Thursday, November 5, 2015

Today.

Originally published November 2 on my old site.

Today was the first day that if I didn't know already I had a brain tumor, I'd be worried.

(That was a convoluted sentence, but I think I got it right.)

My eye hurt all day. I have developed increased photosensitivity; it doesn't help that my work is a nightmare of fluorescent lights and is too damned bright at the best of times. Today, however, the normal low-grade headache on the right hand side of my head was punctuated by sharp, vicious stabs of pain. I really didn't think I was going to get through the day, but some aspirin, deep breathing, and sheer stubbornness got me through it. Can't afford to miss much work this week; I have some projects due this week that I have to get done.

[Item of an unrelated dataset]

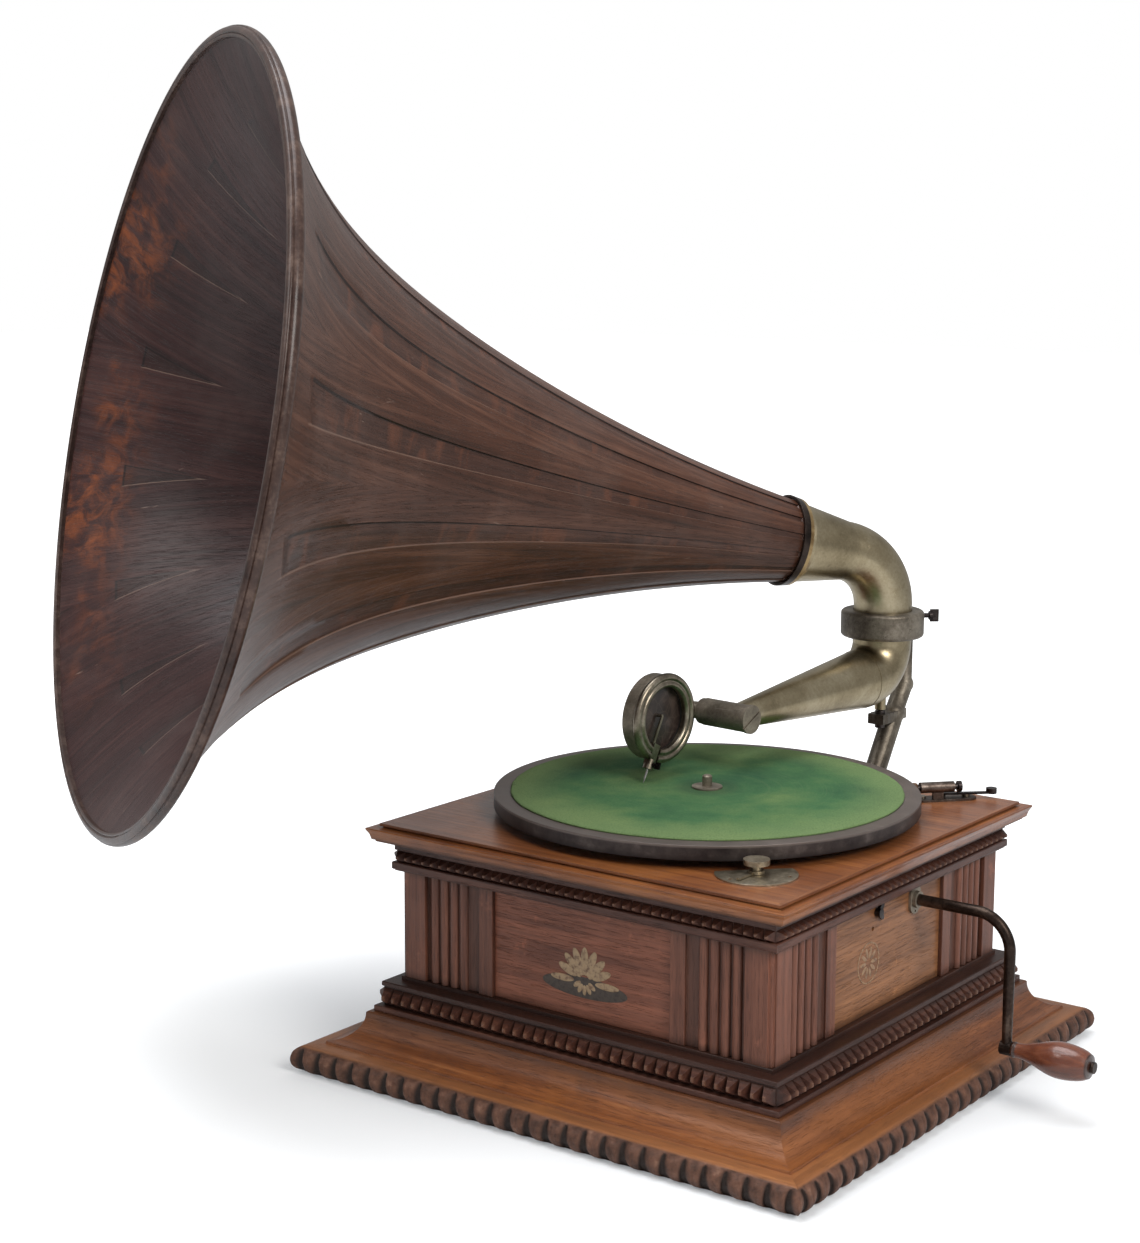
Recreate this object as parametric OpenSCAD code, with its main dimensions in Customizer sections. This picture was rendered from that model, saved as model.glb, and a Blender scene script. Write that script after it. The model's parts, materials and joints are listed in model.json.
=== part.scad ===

I am, however, going to talk to my doctor about getting a reasonable accommodation from my work to work somewhere that's not lit up like a fucking photography studio. Why don't we just drag some klieg lights in there while we're at it, and light up some thermite?

I'm still headachy tonight, despite being in a dim room and working with a dimly lit monitor. I think it'll be an early night; one bourbon sidecar, one blog post, one load of laundry, and bed will be calling me.

The only other news recently is that I will be meeting with the other brain surgeon -- who turns out to be a skull specialist -- and the osteoplastics specialists before the surgery. So at least I know who will be cutting on my noggin before the noggin cutting occurs, which is some small comfort.